Data Security and HIPAA
When working with data, it should be clean and reliable. “Calculators don’t make mistakes; we just tell them to do the wrong thing.”
If you are collecting data that will be used to make business decisions or predictive models, you must trust that data to be accurate, or it could have disastrous consequences.
NOTE: This article will focus on high-level data-cleaning ideas. Technical steps like removing whitespace, checking for misspellings, case uniformity, and similar value-specific issues are not covered here.
One thing to remember is it is much easier to prove data invalid than to prove it valid. An age of 130 is an error; knowing if 34 is correct can be challenging.
In that spirit, here are some simple ways to catch bad data.
Define data types - By defining data types in your systems, you can quickly know if data is invalid. Age must be an “int” (whole number), which can quickly flag many errors, such as letters or decimals.
Create a value bound - Define ranges or accepted inputs. There are nearly 60,000 ways to create a five-digit number, but only 41,704 five-digit zip codes exist in the US.
Flag common mistakes - Identify common ways the data may be incorrect and create flags to inform the person or system inputting the information that something is wrong.
Create unique IDs - Identify duplicate entries by creating unique ID numbers.

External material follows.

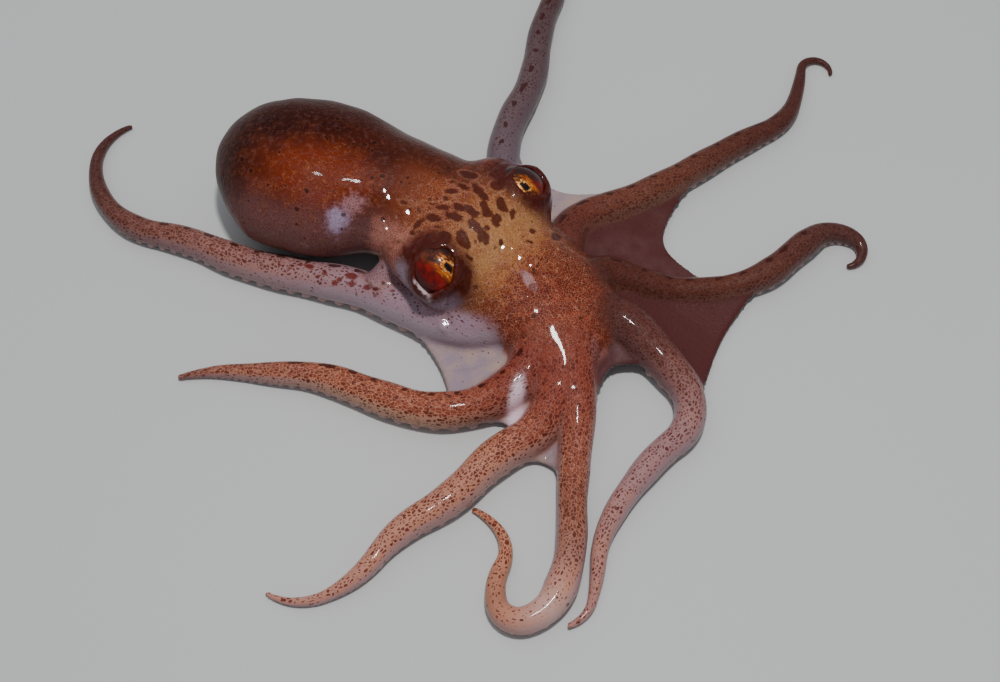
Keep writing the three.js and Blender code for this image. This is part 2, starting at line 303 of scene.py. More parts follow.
def alongside(course, x, y, front=0.0, rear=0.0):
    """Where floor points lie beside a course whose ends are cut back: its nearest point's
    distance along, the distance aside (positive to the right), and how far past an end."""
    points, tangents, distances = (part.astype(np.float32) for part in course)
    x, y = np.broadcast_arrays(x, y)
    flat = np.stack([x.ravel(), y.ravel()], 1).astype(np.float32)
    nearest = np.empty(len(flat), np.int64)
    for first in range(0, len(flat), 40000):
        part = flat[first:first + 40000]
        square = ((part**2).sum(1)[:, None] - 2 * part @ points.T) + (points**2).sum(1)
        nearest[first:first + 40000] = square.argmin(1)
    away = flat - points[nearest]
    tangent = tangents[nearest]
    raw = distances[nearest] + (away * tangent).sum(1)
    along = np.clip(raw, front, distances[-1] - rear)
    aside = away[:, 0] * tangent[:, 1] - away[:, 1] * tangent[:, 0]
    return along.reshape(x.shape), aside.reshape(x.shape), (raw - along).reshape(x.shape)


def ring_root(bearing):
    """Where an arm leaves the ring round the mouth."""
    turn = math.radians(bearing)
    return np.array(RING_CENTRE) + RING_RADIUS * np.array([math.cos(turn), math.sin(turn)])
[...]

It can also be relatively easy to identify missing data; however, what we do with that is a little more complex. There are two main solutions to handling missing data. Either 1. Accept that sometimes data may be missing and ensure your systems can handle missing data or 2. Use algorithms to predict what the missing data would be. In general, most operations will want to work with the first option.
When looking at option 1, accepting missing data, ensure each system is able to handle any missing values. For example, a system that requires explicit consent from a user would have to treat any user with that variable blank as a negative (consent not given.) On the other hand, a variable like ethnicity may not be necessary for the system to operate.
A quick aside on predicting variables (option 2). Although this could be very useful, it comes with more risk. First, you may make an incorrect prediction, which could cause several issues. Secondly, you risk losing track of which variables were “predicted,” which can reduce the accuracy of future predictions (creating self-enforcing bias). It is easy to assume that “we will just track which values were predicted and which were real”; however, that often leads to operational difficulties and introduces a new potential for error.
The final step is to make the data actionable. Looking back at zip codes, we see there are over 40,000. Having that many options for a single variable could quickly overwhelm systems. Instead, simplify high-variance data in a new column. Never overwrite data to simplify it. There are many examples of how to do this, for example, breaking it down by state. If 50 is still too many, you could use the Department of Interiors' regional definitions. You may also want to remove exact values and utilize relative values. If an organization has physical locations, they may want to utilize a “distance to nearest store” value instead. This value should also be grouped, for example, <1 mile, 1-5 miles, >5 miles. However, even that system may run into issues. In a rural setting, people may be used to driving to the next town over to get things; 5 miles may not be much at all, whereas, in a city, that same distance could be too far.
These same ideas can be used to break down other large-quantity variables like age, income, time-based variables, etc. All variables that can be broken down into simple abject groups are one step in the right direction. Making the variable groups based on what is most useful for the specific instances where they are needed is a far better solution.
In the end, without clean and actionable data, nothing you build with it will achieve its maximum potential and may even be worse than no data at all. The steps above are a few ways to ensure the accuracy of stored information but making sure proper QA steps are taken by the entire organization is far more impactful than any “quick trick.”